Reflecting on the Dutch candidacy for a non-permanent seat on the Security Council in 2017-2018, Foreign Minister Bert Koenders stressed the importance of meaningful Security Council reform. He noted that the UNSC is not sufficiently responsive to the needs of all countries, calling it “absurd” that emerging powers like India do not have a permanent seat. He cautioned that if the system does not become more equitable it will not be viewed as credible, giving rise to parallel governance structures and the possibility of proxy warfare.

The Foreign Minister of Lebanon, Gebran Bassil, questioned the blanket characterization of states as “fragile,” asking whether this term accurately describes Lebanon, which currently hosts more than a million Syrian refugees with limited assistance from the international community. The Dutch Foreign Minister concurred with this sentiment, noting that the term “fragile” cannot describe an entire country, and should be understood as a quality that can be present even in strong states. He pointed out that the refugee crisis has revealed elements of fragility within European states whereas Lebanon has proved resilient in this regard.

Expanding on the refugee crisis in Europe, Foreign Minister Koenders discussed the Netherlands’ priorities during its ongoing Presidency of the European Union. He emphasized that the EU is working hard to implement the decisions that have been taken to manage the crisis, promising that a European solution is forthcoming. He underscored that solidarity within the EU is necessary for success, and called attention to several important measures including effective control of external borders and proper screening, support to countries in the crisis region, expanding the partnership with Turkey, and working closely with countries like Lebanon and Jordan to find viable solutions.

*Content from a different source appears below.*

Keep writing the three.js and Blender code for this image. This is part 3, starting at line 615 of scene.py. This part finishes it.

Jean-Marie Guéhenno, a former UN Under Secretary-General for Peacekeeping, stated that we pay lip-service to conflict prevention in fragile states but do not do enough in practice. He noted that inclusivity and politically-sensitive development policies are key to successful prevention. Observing that Europe cannot be “an island of stability in an ocean of turmoil,” Guéhenno urged the international community to “act early, decisively, and follow-up politically,” while engaging critical local and regional players to prevent violent conflict.

Reflecting on the future of conflict prevention, Jan Eliasson stated that the Secretary-General’s Human Rights up Front Initiative – which seeks to ensure the UN system takes early and effective action to prevent or respond to large-scale violations of human rights or international humanitarian law – is critical. Eliasson expressed hope that the new Secretary-General would continue this important initiative. Dr. Abi Williams is a member of the Senior Experts Group on the Human Rights up Front Initiative.

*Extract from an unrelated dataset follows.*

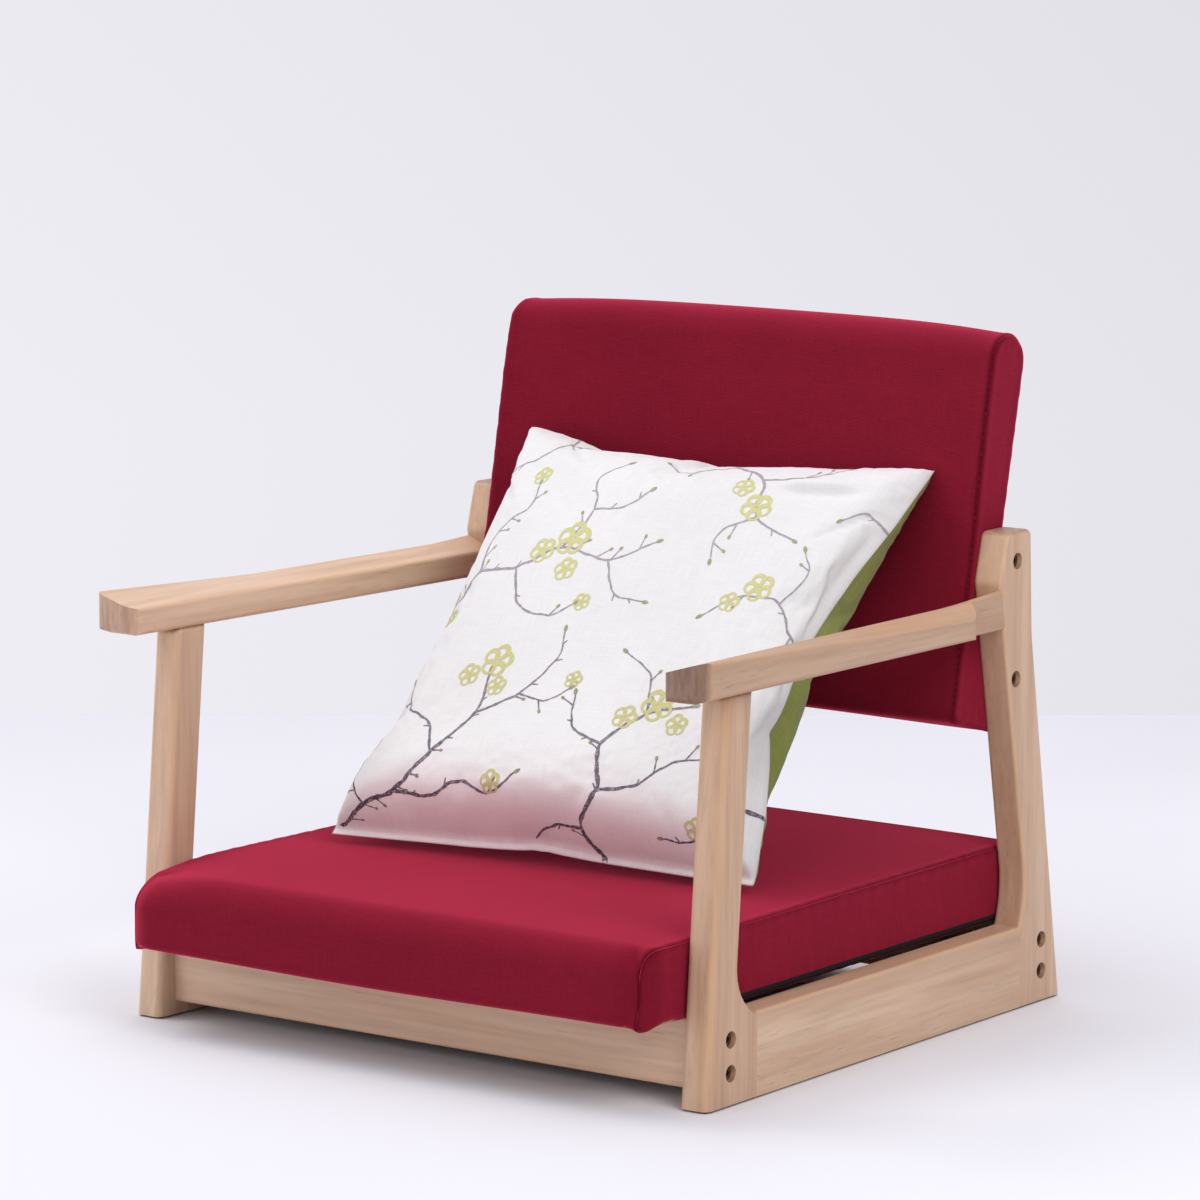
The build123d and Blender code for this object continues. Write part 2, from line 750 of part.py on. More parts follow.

The panel also discussed the future of UN peacekeeping operations, with Foreign Minister Koenders predicting an increase in peacekeeping operations and urging European Defence Ministers to contribute seriously to peacekeeping. Jean-Marie Guéhenno underlined that peacekeeping cannot work without the requisite political commitment. Highlighting the case of MONUSCO, he recalled the importance of exploiting windows of opportunity and “frontloading” peacekeeping efforts – incremental and reactive engagement in the DRC undermined the likelihood of success. South Sudan was mentioned as another example of how inadequate political engagement has resulted in worsening conflict.

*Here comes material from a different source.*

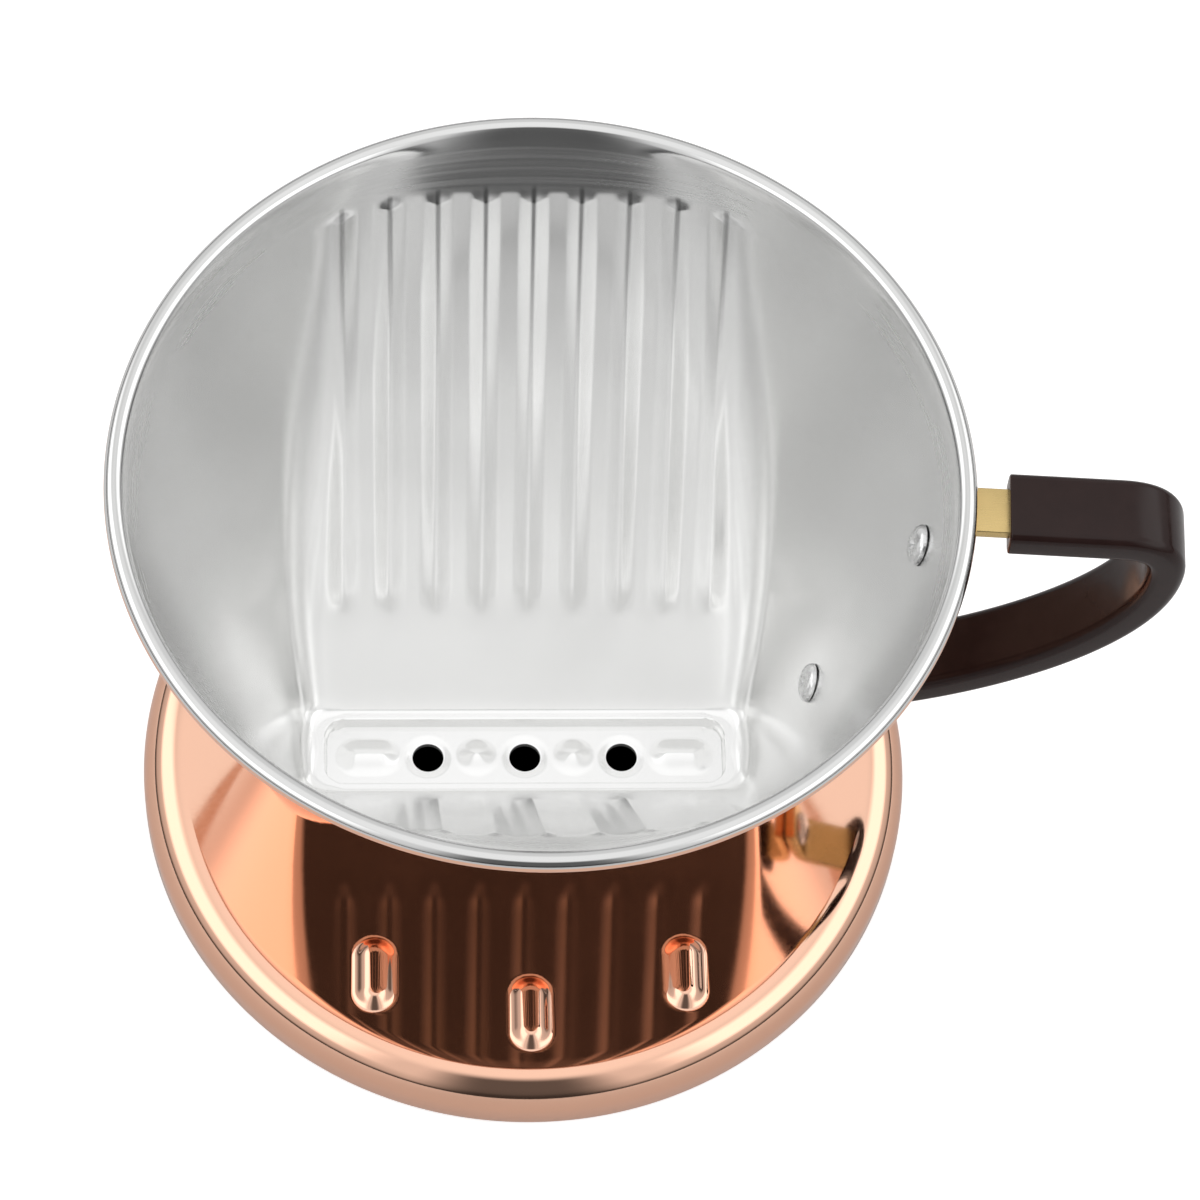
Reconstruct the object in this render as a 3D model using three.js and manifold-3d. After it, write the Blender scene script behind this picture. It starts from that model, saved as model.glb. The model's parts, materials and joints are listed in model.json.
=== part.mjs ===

Discussing the 2015 report of the High-level Independent Panel on Peace Operations, Guéhenno remarked that current operations lack sufficient numbers of highly trained troops, which are critical to successful peacekeeping. He also noted that the risks associated with peacekeeping have increased significantly. While countries with a direct interest in preventing the onset or escalation of a given conflict may be more willing to undertake risky peacekeeping operations, their involvement could regionalize local conflicts. However, countries without a discernible interest are unlikely to deploy troops in high-risk operations.

The Lebanese Foreign Minister brought the lively panel discussion to a close with final reflections on the future of global governance in a multipolar world. He noted that small countries are more numerous than powerful ones, and tend to underutilize their power. He observed “we need more courage and willingness to change and reverse the course of current events.”